We who know the story of what occurs should also understand our place within it.  We are part of that crowd.  We are the donkey fetchers.  We wave our branches.  We gather in hope.  Yet as we do so we know that despite our enthusiastic response we too will lose our way with Jesus.  We will desert, we will betray, we will hide.

This is how we live our lives with a strange mixture of belief and scepticism; with a paradoxical ability to do both things which are good and bad, usually not even fully aware of what which is which.  We live as people celebrating God’s love yet denying his place in our lives.

Yet, the good news is that Jesus knowing this, rides on.  He travels towards the cross, towards his death and towards his resurrection to break through our fickleness and so declare God’s love for us and inclusion of us in God’s very life.

For me the gathering on Palm Sunday shows the other side of the coin of our spiritual life to the low key and mundane task of donkey fetching.  The times we encounter God as a gathered community – just like running to the roadside to see Jesus we come and gather here and in worship and in singing our Hosanna’s Jesus is present with us here in the midst of our fickleness, accepting our praise.

The hope that we find in the story of the donkey fetchers and of Jesus entry into Jerusalem is that Jesus is with us and alongside us.  He is there us as we go about our everyday tasks and he is here as we gather together to celebrate, not because we are worthy in any way of his presence but because he chooses to be so out of love.
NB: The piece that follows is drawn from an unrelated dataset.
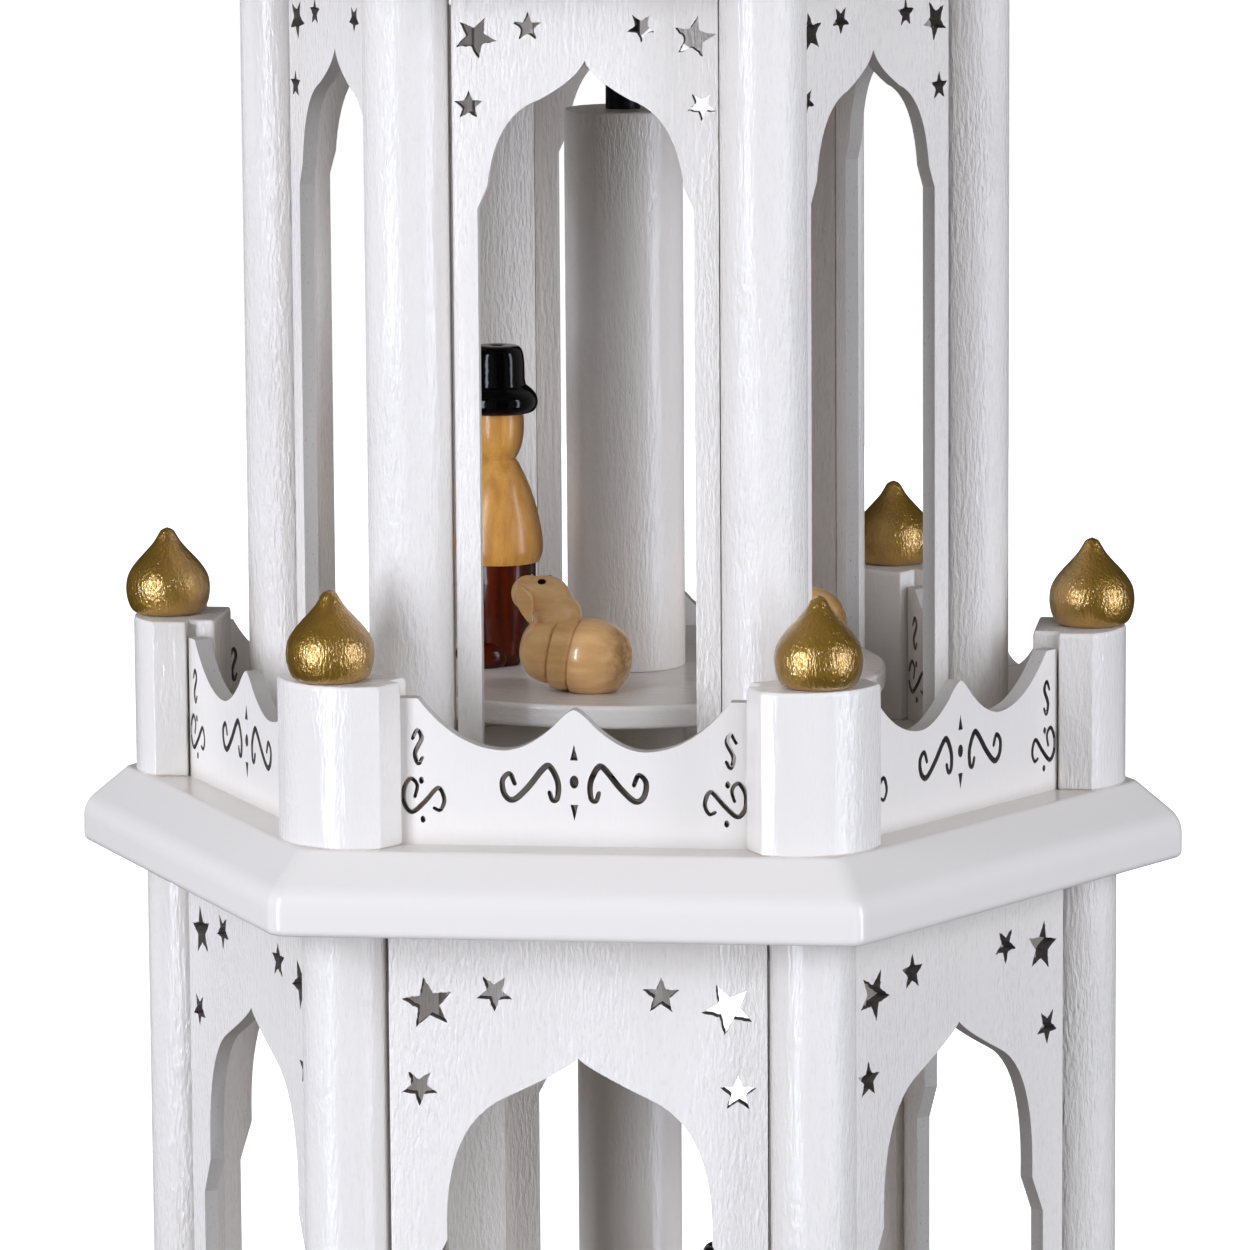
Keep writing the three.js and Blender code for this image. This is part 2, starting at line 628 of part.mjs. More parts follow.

(with thanks to Thomas Long for some inspiration)

1 comment:

  1. Thanks for sharing this take on the events of that day. I preached something similar a number of years ago - speaking from the point of view of the colt who was being used for such a significant person. The experience stayed with him(?) the rest of his life. We are all called to a particular purpose for our journey and it is something we need to go about as deeply and commitedly as we can - just as MLK, Jr. indicates in his statement.